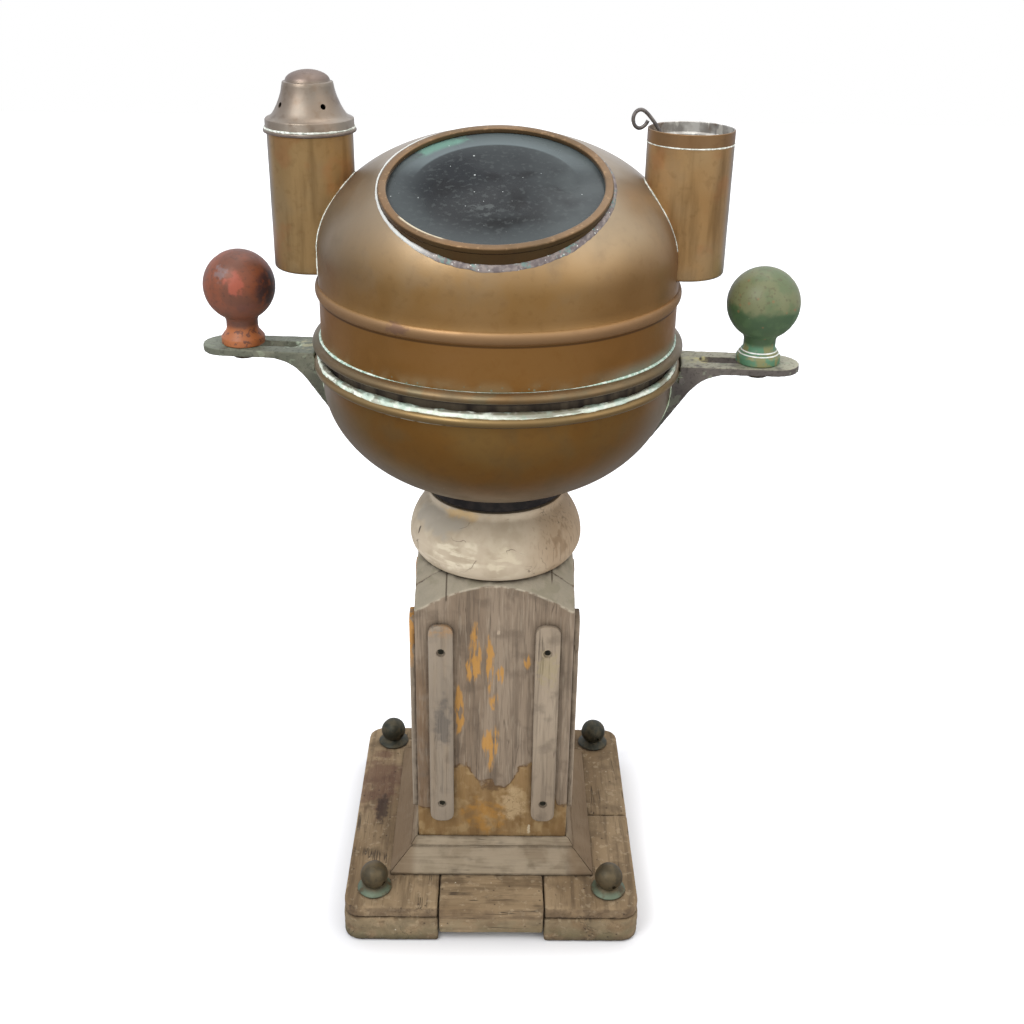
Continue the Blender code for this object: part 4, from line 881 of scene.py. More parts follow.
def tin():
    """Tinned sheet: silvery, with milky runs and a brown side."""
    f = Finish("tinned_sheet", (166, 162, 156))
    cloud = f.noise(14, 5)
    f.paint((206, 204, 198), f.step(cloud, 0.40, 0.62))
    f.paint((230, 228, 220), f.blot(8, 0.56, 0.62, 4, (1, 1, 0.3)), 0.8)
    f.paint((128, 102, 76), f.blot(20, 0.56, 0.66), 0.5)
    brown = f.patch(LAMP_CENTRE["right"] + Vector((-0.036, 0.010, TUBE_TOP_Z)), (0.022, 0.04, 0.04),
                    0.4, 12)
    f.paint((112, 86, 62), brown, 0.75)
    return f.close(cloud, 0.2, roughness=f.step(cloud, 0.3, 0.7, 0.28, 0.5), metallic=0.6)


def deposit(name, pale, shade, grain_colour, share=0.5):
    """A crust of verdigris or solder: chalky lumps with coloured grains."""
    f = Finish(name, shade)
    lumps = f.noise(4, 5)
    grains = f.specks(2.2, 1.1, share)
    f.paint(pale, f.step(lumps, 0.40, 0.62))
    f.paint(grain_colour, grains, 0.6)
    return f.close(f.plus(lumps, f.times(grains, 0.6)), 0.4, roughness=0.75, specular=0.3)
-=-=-
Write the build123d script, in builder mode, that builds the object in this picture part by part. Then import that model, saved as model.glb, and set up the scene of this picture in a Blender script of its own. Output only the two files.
-=-=-
▸ **PROMPT**: Exactly the lines above from the one with "Continue the Blender" to the one with "0.4, roughness=0.75, specular=0.3)", both included, are to be quoted; leave the rest out.

▸ **THE RESPONSE**:
Continue the Blender code for this object: part 4, from line 881 of scene.py. More parts follow.
def tin():
    """Tinned sheet: silvery, with milky runs and a brown side."""
    f = Finish("tinned_sheet", (166, 162, 156))
    cloud = f.noise(14, 5)
    f.paint((206, 204, 198), f.step(cloud, 0.40, 0.62))
    f.paint((230, 228, 220), f.blot(8, 0.56, 0.62, 4, (1, 1, 0.3)), 0.8)
    f.paint((128, 102, 76), f.blot(20, 0.56, 0.66), 0.5)
    brown = f.patch(LAMP_CENTRE["right"] + Vector((-0.036, 0.010, TUBE_TOP_Z)), (0.022, 0.04, 0.04),
                    0.4, 12)
    f.paint((112, 86, 62), brown, 0.75)
    return f.close(cloud, 0.2, roughness=f.step(cloud, 0.3, 0.7, 0.28, 0.5), metallic=0.6)


def deposit(name, pale, shade, grain_colour, share=0.5):
    """A crust of verdigris or solder: chalky lumps with coloured grains."""
    f = Finish(name, shade)
    lumps = f.noise(4, 5)
    grains = f.specks(2.2, 1.1, share)
    f.paint(pale, f.step(lumps, 0.40, 0.62))
    f.paint(grain_colour, grains, 0.6)
    return f.close(f.plus(lumps, f.times(grains, 0.6)), 0.4, roughness=0.75, specular=0.3)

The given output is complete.